She walks around mumbling, speaking only what she knows, Dholuo. I sometimes trail behind her, not intentionally, but because even at the ripe old age of 70 she walks with a spring in her step and at a pace I can not keep up with. Her words pour out of her, sometimes they are lively, as if engaged in a debate about the state of the nation. Sometimes, she sounds hollow, as if reciting the words of an old adage. But she talks, to no one in particular, but to someone present, here and now. Someone she knows to listen, and who I imagine responds, completes her sentences even. She is seldom alone, although she is a lonely figure usually.
Today she knocks at my door, her face a beautiful shade of burnt oak. Her wrinkles do not draw uneven, but they blend with her features and work around her eyes, her mouth and some around her button nose.

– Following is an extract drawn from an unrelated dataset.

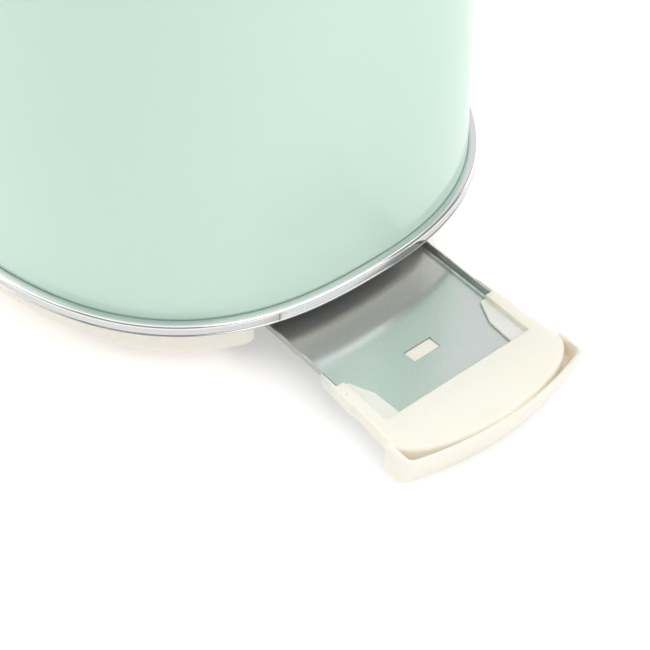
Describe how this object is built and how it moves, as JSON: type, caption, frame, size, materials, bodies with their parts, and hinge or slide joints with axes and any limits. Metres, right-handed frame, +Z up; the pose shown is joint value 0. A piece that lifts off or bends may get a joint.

Her head scarf is tied neatly, held by a bow at the back of her head, it matches her dress, she looks like summer. I let her in, and she dives into a tale I cannot comprehend. She shows me a black plastic bag, and holds it up to me. I look inside and find leaves, plenty of them, a kind of wild vegetable only experts can tell apart. I ask her where she found them, she answers me and laughs, putting her hand on her heart and shakes her head.
Her granddaughter comes running, making all sorts of apologies for her grannies intrusion. I am more interested in what the old lady is saying than what the younging is saying, I ask for a translation. “Granny says she picked the vegetables to make dinner for her husband, these are his favorite veggies, she will cook them really nice and add ghee just like he likes them.”

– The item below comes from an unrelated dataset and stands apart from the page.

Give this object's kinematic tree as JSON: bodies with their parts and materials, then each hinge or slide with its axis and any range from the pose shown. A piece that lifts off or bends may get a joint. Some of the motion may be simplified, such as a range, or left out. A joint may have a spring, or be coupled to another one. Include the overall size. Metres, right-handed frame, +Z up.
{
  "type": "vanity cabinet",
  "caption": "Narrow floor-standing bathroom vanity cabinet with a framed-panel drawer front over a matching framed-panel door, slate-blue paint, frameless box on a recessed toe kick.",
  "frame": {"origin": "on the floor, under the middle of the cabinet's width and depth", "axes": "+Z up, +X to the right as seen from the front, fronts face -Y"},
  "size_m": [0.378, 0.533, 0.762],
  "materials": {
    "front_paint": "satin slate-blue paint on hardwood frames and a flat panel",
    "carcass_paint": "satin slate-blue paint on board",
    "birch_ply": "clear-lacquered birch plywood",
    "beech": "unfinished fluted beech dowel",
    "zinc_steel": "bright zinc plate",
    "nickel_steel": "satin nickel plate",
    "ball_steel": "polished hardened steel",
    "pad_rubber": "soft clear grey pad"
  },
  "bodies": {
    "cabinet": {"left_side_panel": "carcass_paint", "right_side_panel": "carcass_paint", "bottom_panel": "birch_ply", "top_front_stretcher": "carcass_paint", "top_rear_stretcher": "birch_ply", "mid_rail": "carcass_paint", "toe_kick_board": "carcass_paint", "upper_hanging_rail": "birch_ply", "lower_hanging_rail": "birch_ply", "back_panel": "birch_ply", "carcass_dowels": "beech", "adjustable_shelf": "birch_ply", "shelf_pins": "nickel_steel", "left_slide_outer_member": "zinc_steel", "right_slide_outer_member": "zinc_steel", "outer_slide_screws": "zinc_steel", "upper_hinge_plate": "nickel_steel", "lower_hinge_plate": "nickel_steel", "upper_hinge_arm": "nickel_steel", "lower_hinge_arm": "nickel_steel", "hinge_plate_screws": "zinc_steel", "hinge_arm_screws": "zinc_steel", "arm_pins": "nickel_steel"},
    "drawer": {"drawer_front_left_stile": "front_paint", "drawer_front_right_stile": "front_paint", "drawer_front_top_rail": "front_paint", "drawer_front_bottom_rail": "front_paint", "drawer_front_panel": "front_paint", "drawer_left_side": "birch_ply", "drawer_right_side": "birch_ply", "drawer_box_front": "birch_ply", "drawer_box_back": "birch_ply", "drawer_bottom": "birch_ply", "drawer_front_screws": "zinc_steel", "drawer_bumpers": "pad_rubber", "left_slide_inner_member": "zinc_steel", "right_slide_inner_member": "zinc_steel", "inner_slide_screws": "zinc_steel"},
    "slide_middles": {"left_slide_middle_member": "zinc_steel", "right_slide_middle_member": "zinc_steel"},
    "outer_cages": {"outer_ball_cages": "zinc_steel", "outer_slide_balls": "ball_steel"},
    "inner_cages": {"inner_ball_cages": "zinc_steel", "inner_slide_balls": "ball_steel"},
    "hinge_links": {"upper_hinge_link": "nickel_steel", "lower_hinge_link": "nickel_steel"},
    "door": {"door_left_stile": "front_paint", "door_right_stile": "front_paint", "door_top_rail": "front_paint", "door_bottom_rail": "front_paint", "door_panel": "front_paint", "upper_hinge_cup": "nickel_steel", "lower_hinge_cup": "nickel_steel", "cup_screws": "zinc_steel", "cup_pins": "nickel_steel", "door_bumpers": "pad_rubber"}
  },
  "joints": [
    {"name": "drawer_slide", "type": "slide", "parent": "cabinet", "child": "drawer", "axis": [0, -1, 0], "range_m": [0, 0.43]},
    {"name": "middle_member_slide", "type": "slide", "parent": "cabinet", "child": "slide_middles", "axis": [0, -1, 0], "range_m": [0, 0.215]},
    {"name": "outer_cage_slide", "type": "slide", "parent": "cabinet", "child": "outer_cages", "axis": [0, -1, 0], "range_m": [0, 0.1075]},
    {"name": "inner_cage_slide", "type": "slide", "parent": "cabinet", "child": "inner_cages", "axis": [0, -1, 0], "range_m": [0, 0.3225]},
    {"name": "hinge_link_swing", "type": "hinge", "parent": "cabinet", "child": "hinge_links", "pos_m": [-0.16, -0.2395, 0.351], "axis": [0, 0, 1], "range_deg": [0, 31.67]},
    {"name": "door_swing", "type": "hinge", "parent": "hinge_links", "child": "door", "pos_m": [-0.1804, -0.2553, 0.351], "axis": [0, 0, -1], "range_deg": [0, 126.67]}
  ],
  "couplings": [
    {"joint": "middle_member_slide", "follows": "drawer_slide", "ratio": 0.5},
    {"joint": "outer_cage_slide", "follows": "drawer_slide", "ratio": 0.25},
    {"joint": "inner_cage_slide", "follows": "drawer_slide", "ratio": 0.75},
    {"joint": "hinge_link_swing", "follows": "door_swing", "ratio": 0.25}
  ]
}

I stare at the both of them, stunned. What husband? Far as I know, I have not seen an old man in these parts in forever. Reading my thoughts, the younging says.

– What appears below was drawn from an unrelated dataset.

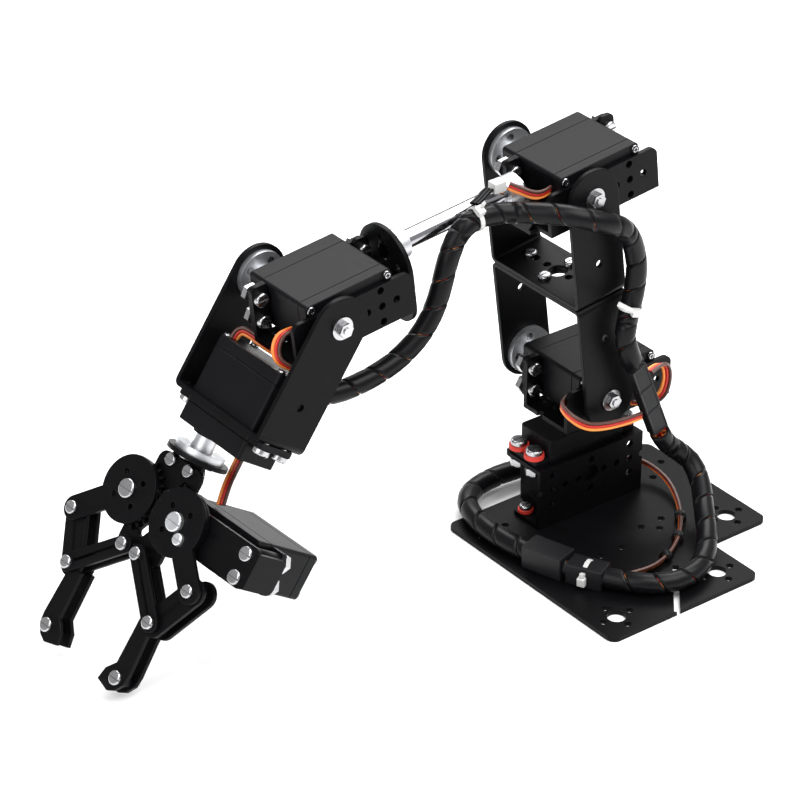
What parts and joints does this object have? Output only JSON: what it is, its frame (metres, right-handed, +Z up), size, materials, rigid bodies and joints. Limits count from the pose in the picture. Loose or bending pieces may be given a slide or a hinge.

“She has memory loss, sometimes she thinks granddad is still alive, even though he died over 30 years ago.”
Making more apologies, she takes the old lady with her, leading them home where I hope she will be allowed to finish wherever her memory has taken her.
Her words stay with me, like apricity in the winter. Even after 30 years, her memory has held on to what was possibly the best time of her life. She remembers not war, or drought, or the adventures of her youth. All she remembers is her husband, and what he liked, and how he liked it. Wild vegetables fried in ghee, with Ugali I imagine. I am amazed at how she continues to feel his love. Amazed that 30 odd years later, she plays back conversations and hears her loves voice clearly. Amazed that she never walks alone, her husband is always with her. Amazed, that her conviction of his existence is so strong, she will once in a while make him dinner, just the way he liked it. Amazed, a love like this exists.